Begin Supplied data
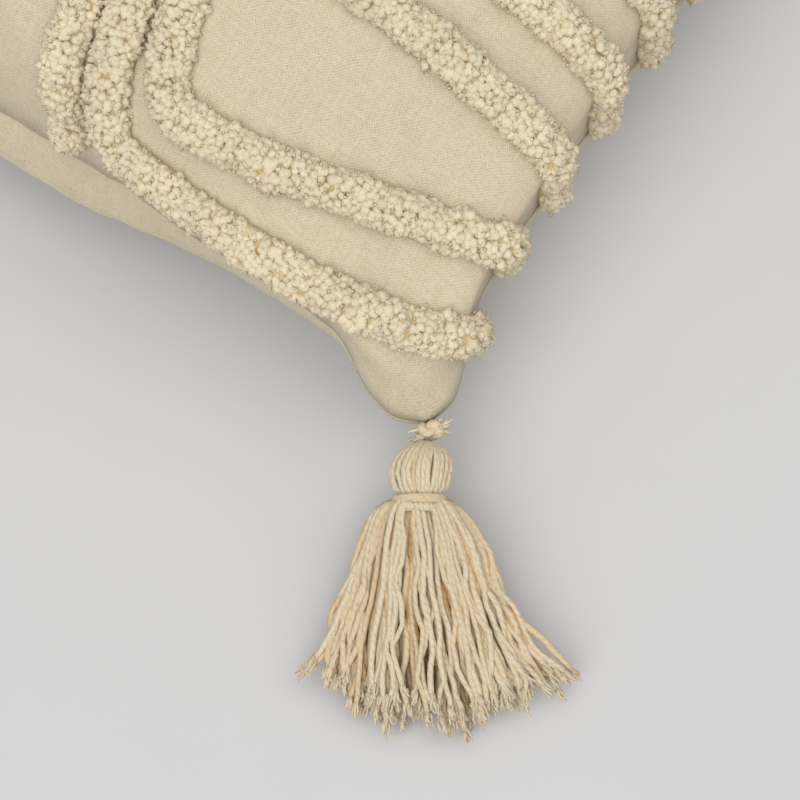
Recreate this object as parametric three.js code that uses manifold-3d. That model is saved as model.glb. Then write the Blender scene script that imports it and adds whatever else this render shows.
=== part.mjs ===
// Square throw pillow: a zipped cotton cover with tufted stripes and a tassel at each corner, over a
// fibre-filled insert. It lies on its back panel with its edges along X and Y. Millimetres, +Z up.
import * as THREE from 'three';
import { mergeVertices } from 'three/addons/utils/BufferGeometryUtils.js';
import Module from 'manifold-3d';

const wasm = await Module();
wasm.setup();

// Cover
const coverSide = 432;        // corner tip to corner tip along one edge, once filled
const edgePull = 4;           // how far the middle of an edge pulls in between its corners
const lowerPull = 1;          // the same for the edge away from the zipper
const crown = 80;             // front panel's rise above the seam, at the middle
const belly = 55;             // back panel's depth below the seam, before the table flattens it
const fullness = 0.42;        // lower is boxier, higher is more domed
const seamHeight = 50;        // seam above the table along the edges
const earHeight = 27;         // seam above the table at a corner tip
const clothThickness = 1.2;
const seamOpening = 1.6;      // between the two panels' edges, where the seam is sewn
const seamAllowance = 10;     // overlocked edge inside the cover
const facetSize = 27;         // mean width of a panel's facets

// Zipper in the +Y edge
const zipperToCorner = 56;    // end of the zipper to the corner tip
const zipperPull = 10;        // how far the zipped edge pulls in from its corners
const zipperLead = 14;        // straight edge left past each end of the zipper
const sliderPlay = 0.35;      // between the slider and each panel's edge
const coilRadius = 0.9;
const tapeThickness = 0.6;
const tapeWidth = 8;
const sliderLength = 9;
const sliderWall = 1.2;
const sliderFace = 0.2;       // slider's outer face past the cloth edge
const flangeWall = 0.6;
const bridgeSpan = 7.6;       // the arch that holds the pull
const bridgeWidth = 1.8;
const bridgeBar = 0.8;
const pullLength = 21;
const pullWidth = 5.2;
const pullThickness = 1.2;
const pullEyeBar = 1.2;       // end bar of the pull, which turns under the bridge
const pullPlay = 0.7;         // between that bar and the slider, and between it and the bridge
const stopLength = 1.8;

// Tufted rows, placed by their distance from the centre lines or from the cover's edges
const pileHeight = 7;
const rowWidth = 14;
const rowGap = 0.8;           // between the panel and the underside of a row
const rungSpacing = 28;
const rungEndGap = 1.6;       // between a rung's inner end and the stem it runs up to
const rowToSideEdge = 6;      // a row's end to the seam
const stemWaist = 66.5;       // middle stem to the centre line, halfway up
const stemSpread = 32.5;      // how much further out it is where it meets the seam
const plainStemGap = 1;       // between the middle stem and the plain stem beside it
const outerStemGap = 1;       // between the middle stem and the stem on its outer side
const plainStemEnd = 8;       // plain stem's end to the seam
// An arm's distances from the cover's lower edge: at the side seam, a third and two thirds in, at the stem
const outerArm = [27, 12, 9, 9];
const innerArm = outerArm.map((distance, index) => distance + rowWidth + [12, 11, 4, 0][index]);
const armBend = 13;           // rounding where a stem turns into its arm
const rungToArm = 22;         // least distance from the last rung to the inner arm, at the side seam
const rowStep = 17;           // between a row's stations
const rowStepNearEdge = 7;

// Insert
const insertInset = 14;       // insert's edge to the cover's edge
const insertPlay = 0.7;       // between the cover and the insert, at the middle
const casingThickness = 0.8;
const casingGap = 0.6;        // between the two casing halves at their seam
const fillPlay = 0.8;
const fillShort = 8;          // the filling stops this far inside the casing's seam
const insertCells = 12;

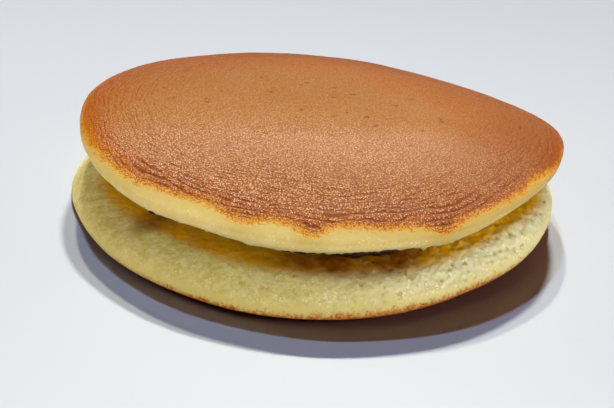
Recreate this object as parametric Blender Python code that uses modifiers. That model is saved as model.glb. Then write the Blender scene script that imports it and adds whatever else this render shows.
End Supplied data
Objective:
Copy each line of the data exactly, leaving nothing out.

Result of the exercise:
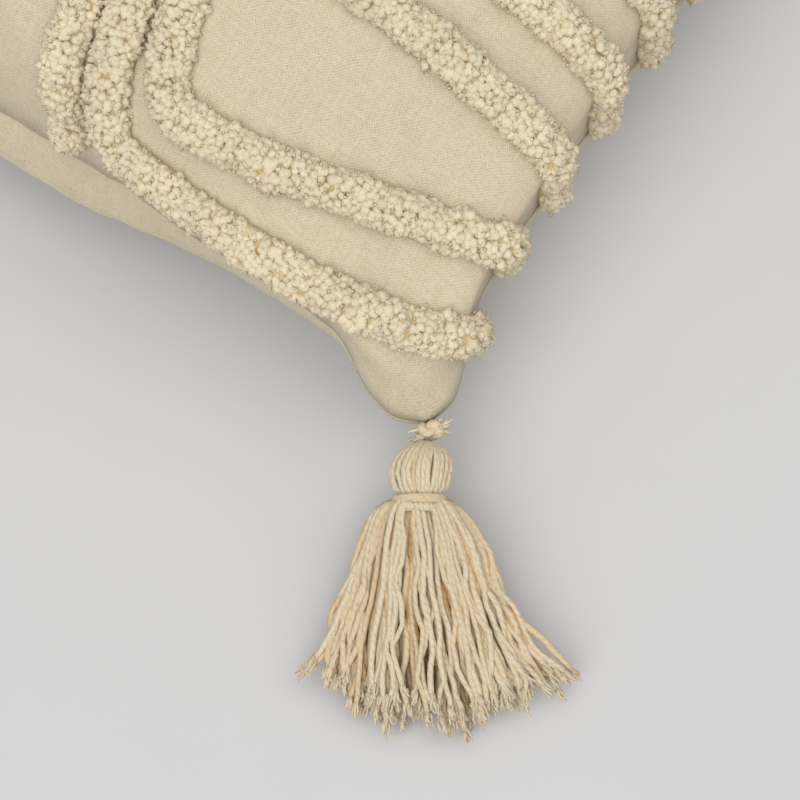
Recreate this object as parametric three.js code that uses manifold-3d. That model is saved as model.glb. Then write the Blender scene script that imports it and adds whatever else this render shows.
=== part.mjs ===
// Square throw pillow: a zipped cotton cover with tufted stripes and a tassel at each corner, over a
// fibre-filled insert. It lies on its back panel with its edges along X and Y. Millimetres, +Z up.
import * as THREE from 'three';
import { mergeVertices } from 'three/addons/utils/BufferGeometryUtils.js';
import Module from 'manifold-3d';

const wasm = await Module();
wasm.setup();

// Cover
const coverSide = 432;        // corner tip to corner tip along one edge, once filled
const edgePull = 4;           // how far the middle of an edge pulls in between its corners
const lowerPull = 1;          // the same for the edge away from the zipper
const crown = 80;             // front panel's rise above the seam, at the middle
const belly = 55;             // back panel's depth below the seam, before the table flattens it
const fullness = 0.42;        // lower is boxier, higher is more domed
const seamHeight = 50;        // seam above the table along the edges
const earHeight = 27;         // seam above the table at a corner tip
const clothThickness = 1.2;
const seamOpening = 1.6;      // between the two panels' edges, where the seam is sewn
const seamAllowance = 10;     // overlocked edge inside the cover
const facetSize = 27;         // mean width of a panel's facets

// Zipper in the +Y edge
const zipperToCorner = 56;    // end of the zipper to the corner tip
const zipperPull = 10;        // how far the zipped edge pulls in from its corners
const zipperLead = 14;        // straight edge left past each end of the zipper
const sliderPlay = 0.35;      // between the slider and each panel's edge
const coilRadius = 0.9;
const tapeThickness = 0.6;
const tapeWidth = 8;
const sliderLength = 9;
const sliderWall = 1.2;
const sliderFace = 0.2;       // slider's outer face past the cloth edge
const flangeWall = 0.6;
const bridgeSpan = 7.6;       // the arch that holds the pull
const bridgeWidth = 1.8;
const bridgeBar = 0.8;
const pullLength = 21;
const pullWidth = 5.2;
const pullThickness = 1.2;
const pullEyeBar = 1.2;       // end bar of the pull, which turns under the bridge
const pullPlay = 0.7;         // between that bar and the slider, and between it and the bridge
const stopLength = 1.8;

// Tufted rows, placed by their distance from the centre lines or from the cover's edges
const pileHeight = 7;
const rowWidth = 14;
const rowGap = 0.8;           // between the panel and the underside of a row
const rungSpacing = 28;
const rungEndGap = 1.6;       // between a rung's inner end and the stem it runs up to
const rowToSideEdge = 6;      // a row's end to the seam
const stemWaist = 66.5;       // middle stem to the centre line, halfway up
const stemSpread = 32.5;      // how much further out it is where it meets the seam
const plainStemGap = 1;       // between the middle stem and the plain stem beside it
const outerStemGap = 1;       // between the middle stem and the stem on its outer side
const plainStemEnd = 8;       // plain stem's end to the seam
// An arm's distances from the cover's lower edge: at the side seam, a third and two thirds in, at the stem
const outerArm = [27, 12, 9, 9];
const innerArm = outerArm.map((distance, index) => distance + rowWidth + [12, 11, 4, 0][index]);
const armBend = 13;           // rounding where a stem turns into its arm
const rungToArm = 22;         // least distance from the last rung to the inner arm, at the side seam
const rowStep = 17;           // between a row's stations
const rowStepNearEdge = 7;

// Insert
const insertInset = 14;       // insert's edge to the cover's edge
const insertPlay = 0.7;       // between the cover and the insert, at the middle
const casingThickness = 0.8;
const casingGap = 0.6;        // between the two casing halves at their seam
const fillPlay = 0.8;
const fillShort = 8;          // the filling stops this far inside the casing's seam
const insertCells = 12;

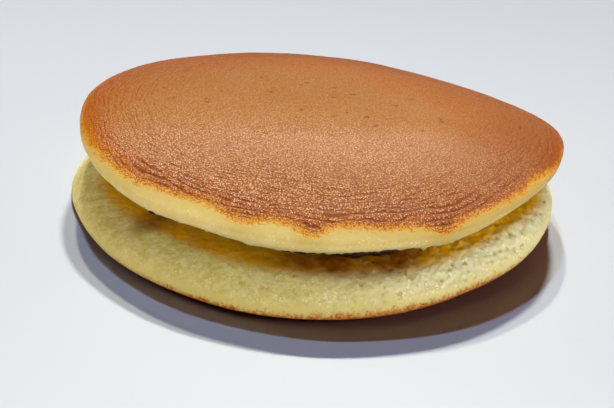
Recreate this object as parametric Blender Python code that uses modifiers. That model is saved as model.glb. Then write the Blender scene script that imports it and adds whatever else this render shows.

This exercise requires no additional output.